- Film poster
- Directed by: B. M. Jayakannan
- Written by: B. M. Jayakannan
- Produced by: Shekar Gowda Narayan Swamy
- Starring: Prajwal Devraj Ananya
- Cinematography: A. Vinod Bharathi
- Edited by: P. Sai Suresh
- Music by: S. A. Rajkumar
- Production company: Channigaraya Combines
- Release date: 19 October 2012;
- Country: India
- Language: Kannada

= Gokula Krishna =

Gokula Krishna is a 2012 Kannada romantic comedy film written and directed by B. M. Jayakannan and produced jointly by P. Shekar Gowda and Narayan Swamy. It stars Prajwal Devraj and Ananya in the lead roles. Ananya makes her Kannada debut with this film. Bhavya, Jai Jagadish, Srinath, Doddanna and Sadhu Kokila among others play the supporting roles. S. A. Rajkumar is the score and soundtrack composer. The film made its theatrical release on 19 October 2012.

==Production==
The tantrums of Krishna after arriving from foreign stay for 15 years and how he starts respecting the elders after falling in love are the major portion of this film ‘Gokula Krishna.

==Cast==
- Prajwal Devraj as Krishna
- Ananya as Aishwarya
- Doddanna
- Srinath
- Sangeetha
- Bhavya
- Jai Jagadish
- Sadhu Kokila
- Suresh Chandra
- Pratap

== Soundtrack ==

| No. | Title | Singer(s) | Length |
|---|---|---|---|
| 1. | "Neene Neene" | Rajesh |  |
| 2. | "Idi Prithi Ennale" | K. S. Chithra |  |
| 3. | "Tajhu Mahalige" | Karthik, Chaitra H. G. |  |
| 4. | "Kadalinashtide" | Suchith Suresan, Rita |  |
| 5. | "Sangathi Neeniralu" | Karthik, Kalyani |  |
| 6. | "Nodu Nodu" | Ranjith |  |

== Reception ==
=== Critical response ===

A critic from The Times of India scored the film at 3 out of 5 stars and says "Full marks to Prajwal for his performance, especially as Krishna. Ananya is too serious throughout the movie. Srinath, Doddanna, Jaijagadish and Sadhu Kokila have done justice to their roles. Music by SA Rajkumar has some catchy numbers.
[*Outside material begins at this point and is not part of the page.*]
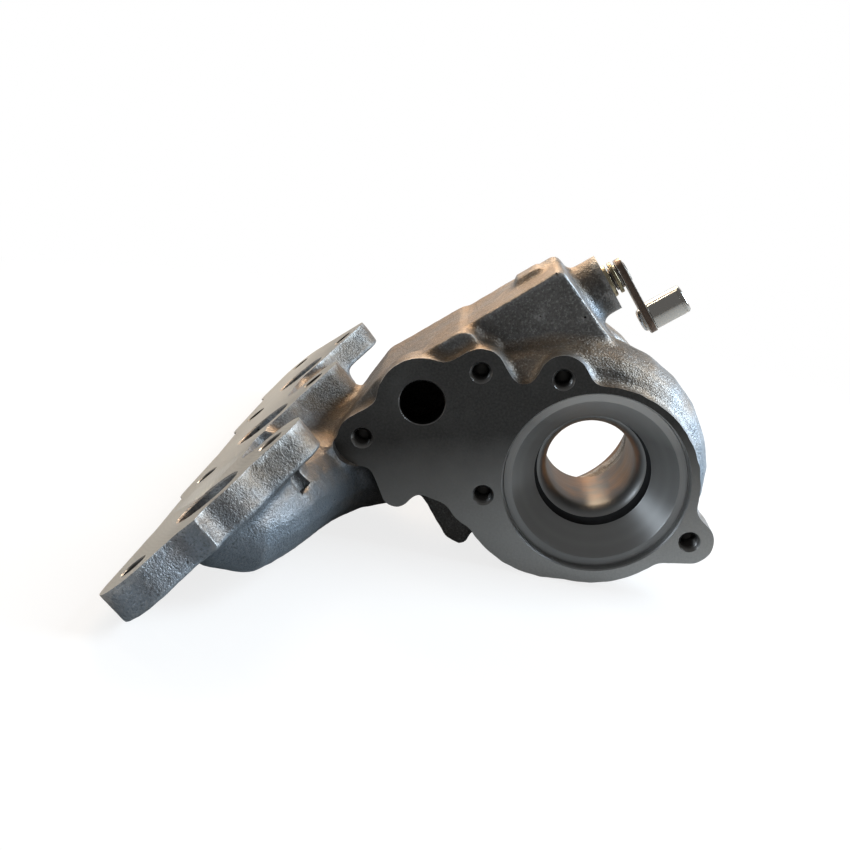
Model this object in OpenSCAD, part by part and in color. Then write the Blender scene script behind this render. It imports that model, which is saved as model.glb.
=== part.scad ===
// Turbine housing of a small turbocharger, cast in one piece with the exhaust manifold of a
// three-cylinder engine, and its wastegate: bushing, spindle, flap, lever and lever pin.
// The origin is the centre of the bearing bore at the machined face. The turbine axis is Y,
// +Y runs away from the bearing side, and the part stands on its manifold flange and scroll.

/* [Bearing face] */
// Radius of the pilot counterbore for the bearing housing
pilot_r = 36; // [35:0.5:38]
// Depth of the pilot counterbore
pilot_depth = 3.5; // [2.5:0.5:5]
// Radius where the conical land starts
land_r = 32.2; // [30:0.1:33.5]
// Radius of the round part of the face
face_r = 40.6; // [39.5:0.1:43]
// Thickness of the face plate
face_t = 14; // [12.5:0.5:17]
// Radius of the round lobe about each tapped hole
lobe_r = 9.4; // [8.5:0.1:10.5]
// Radius of the inside corners of the face outline
notch_r = 5; // [3:0.5:7]
// Tapping drill radius of the face holes
tap_r = 3.4; // [2.5:0.1:3.8]
// Depth of the tapped holes
tap_depth = 11; // [8:0.5:12]
// Radius of the countersink on the tapped holes
sink_r = 4.2; // [3.9:0.1:4.8]
// Radius of the bolt circle about the bore
bolt_circle_r = 43.8; // [43:0.1:45.5]
// Radius of the plain sensor port in the face
port_hole_r = 8.75; // [7:0.25:10]
// Wall round the sensor port
port_hole_wall = 8.8; // [6:0.2:10]

/* [Turbine] */
// Radius of the shroud at the wheel inlet
inducer_r = 22; // [21:0.1:22.6]
// Radius of the shroud at the wheel outlet
exducer_r = 18; // [16:0.1:18.8]
// Radius of the inner lip of the conical land
lip_r = 23.2; // [22.8:0.1:24]
// Depth of that lip below the face
lip_y = 15; // [14:0.25:16]
// Width of the nozzle slot that feeds the wheel
nozzle_w = 5.5; // [4:0.25:6.5]
// Axial length of the shroud contour
shroud_l = 7; // [5:0.5:9]

/* [Scroll] */
// Wall of the scroll, the runners and the collector
wall = 4.6; // [4:0.1:5.5]
// Radius of the inner edge of the scroll passage
scroll_in_r = 25.5; // [25:0.1:27]
// Radial half width of the passage at its tail
tail_r = 5.4; // [4.5:0.1:6]
// Even growth of the half width from tail to throat
scroll_fall = 3.5; // [2.5:0.1:4]
// Extra half width that swells towards the throat
throat_swell = 7; // [5:0.1:7.5]
// Axial half width at the tail
tail_w = 8; // [7:0.1:9]
// Axial half width at the throat
throat_w = 12.5; // [11:0.1:13]
// Direction of the throat seen from the bearing side
throat_angle = 135; // [130:1:140]
// Angle through which the scroll wraps
scroll_wrap = 318; // [300:1:325]

/* [Manifold flange] */
// Tilt of the flange from the ground
flange_tilt = 48.4; // [46:0.1:51]
// Distance of the flange face from the turbine axis
flange_reach = 94.8; // [92:0.1:98]
// Thickness of the flange
flange_t = 12; // [10:0.5:14]
// Distance from one cylinder to the next
pitch = 82; // [80:0.5:84]
// Number of cylinders
cylinders = 3;
// Radius of an exhaust port
port_r = 12.5; // [11.5:0.1:13]
// Radius of a stud hole
stud_r = 4.75; // [4:0.05:5.5]
// Radius of the flange round a stud hole
stud_lobe_r = 13; // [12:0.1:14]
// Radius of the flange round a port
collar_r = 20; // [19:0.1:22]
// Position of the middle port along the turbine axis
middle_port_y = 21; // [19:0.5:24]
// Height of the lower studs below the port along the flange
stud_low = 21.5; // [20:0.5:24]
// Height of the upper studs above the port along the flange
stud_high = 23; // [21:0.5:25]
// Distance of the lower studs in front of the port
stud_front = 26.7; // [24:0.1:28]
// Distance of the upper studs behind the port
stud_back = 17; // [15:0.5:20]

/* [Wastegate] */
// Tilt of the spindle axis from the ground
gate_tilt = 41; // [39:0.5:43]
// Height of the spindle above the turbine axis
spindle_h = 57.5; // [56:0.25:59]
// Position of the spindle along the turbine axis
spindle_y = 51; // [50:0.25:52.5]
// Radius of the spindle
spindle_r = 4; // [3.5:0.05:4.5]
// Running clearance of the spindle in its bushing
spindle_gap = 0.05; // [0.02:0.01:0.09]
// Wall of the bushing
bush_wall = 3; // [2.5:0.1:3.5]
// Radius of the cast boss
boss_r = 12.3; // [11:0.1:13.5]
// Reach of the boss end along the spindle
boss_end = 41; // [38:0.5:43]
// Radius of the wastegate port
gate_port_r = 9.5; // [8:0.1:10.5]
// Radius of the flap
flap_r = 12; // [11.5:0.1:13]
// Thickness of the flap
flap_t = 3.2; // [2.5:0.1:4]
// Distance from the spindle to the centre of the flap
arm_l = 17.5; // [16:0.25:19]
// Gap between the closed flap and its seat
seat_gap = 0.2; // [0.1:0.05:0.3]
// Distance from the spindle to the lever pin
lever_l = 21.4; // [19:0.1:25]
// Thickness of the lever
lever_t = 3.2; // [2.5:0.1:4]
// Radius of the lever pin
pin_r = 6.1; // [5:0.1:7]
// Length of the lever pin beyond the lever
pin_l = 15.5; // [12:0.5:18]
// Radius of the lever ends
lever_r = 6.6; // [6:0.1:7.5]
// Radius of the pin shank riveted into the lever
rivet_r = 3.6; // [3:0.1:4.2]

/* [Outlet] */
// Radius of the outlet bowl
bowl_r = 37.5; // [36:0.1:38]
// Radius of the outlet flange
outlet_flange_r = 45.5; // [44:0.1:47]
// Thickness of the outlet flange
outlet_flange_t = 10; // [8:0.5:12]
// Position of the outlet face along the turbine axis
outlet_y = 76; // [74:0.5:78]
// Radius of the circle of the outlet studs
outlet_stud_circle = 46.5; // [45:0.1:48]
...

Cinematography by Vinod Bharathi is admirable". Srikanth Srinivasa Rediff.com scored the film at 2 out of 5 stars and says "The background music is louder than the dialogues, which is irritating. Vinod Bharathi's camera work is good, especially in the songs; he has captured some picturesque locales. The film is an average family entertainer, devoid of the usual masala".